A few other things about going to New York and meetings and the like...




  • The Airtrain runs from JFK to Jamaica Station where you can pick up the subway straight into Manhattan. If it's not too late or during rush hour and you don't have many bags it's a great and cost effective option. Plus, it's great people watching.
  • Hotels are outrageously expensive--if you know anyone in the city that you can crash with, that's your best option, by far.
  • Apparently spring and fall are the best times to go make the rounds. I couldn't say for sure, just what I've heard, but it makes sense---people tend to take vacations in July and August.
  • BE ON TIME.
  • TURN OFF YOUR CELLPHONE.
  • When it rains, you can buy an umbrella at every newsstand and at almost every corner for about $5--so don't worry about that.
  • Getting a week long subway pass (unlimited rides) is great for getting uptown downtown, and around town to all of your meetings. Taxi it if you're short on time.
  • Bryant Park has free wifi--though sometimes it's a bit spotty.
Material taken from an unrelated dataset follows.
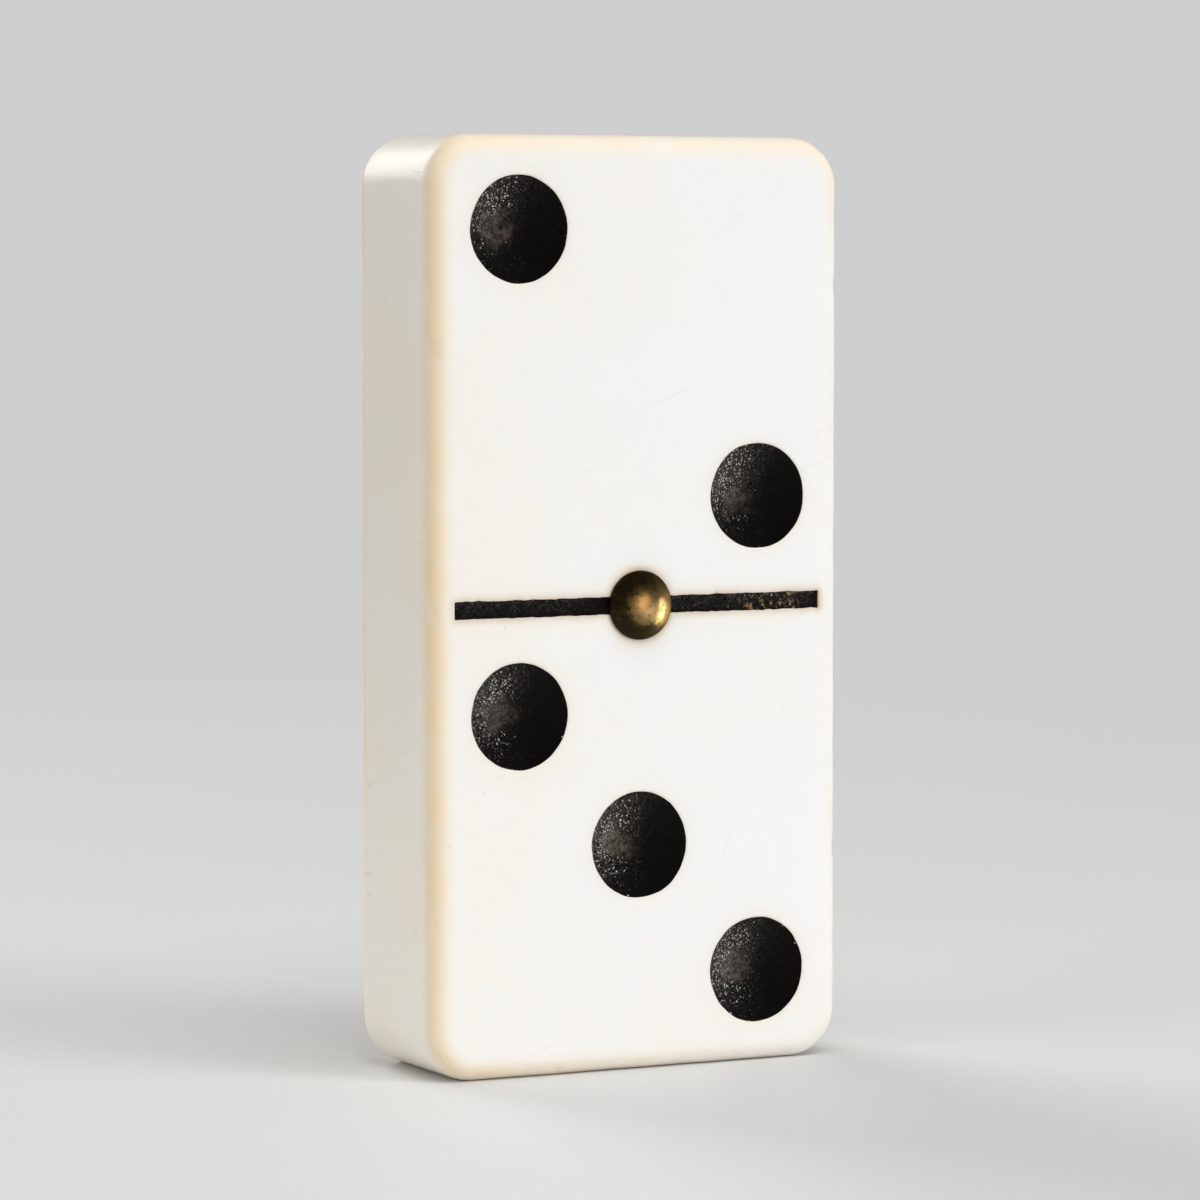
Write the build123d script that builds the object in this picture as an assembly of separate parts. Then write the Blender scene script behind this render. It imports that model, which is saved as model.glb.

Hotel lobbies can be great places to chill and make phone calls between meetings and occasionally there's free wifi there too.

Some of your meetings will go great, but you might not get a job (I'll save that one for another post.) Some will go terribly and you won't get a job (I'll save this one too.) Some you won't be sure of and you may get a job six months later. It's really hard to ever know what's going to happen. Be nice and hopefully you'll get along and they'll like your work. If you're in a meeting your chances are much higher of getting a job than if you've never actually met in person. It's still all about relationships. After the meetings, when you return home, follow up with a promo, or a thank you card, or something. And, when you have new work to share, send it on--maintaining relationships is the key, that and good timing, but isn't that the key for everything in life...






1 comment:

ebony dee cheyne said...

love your work! Great reading, very funny and not to mention totally true!!!!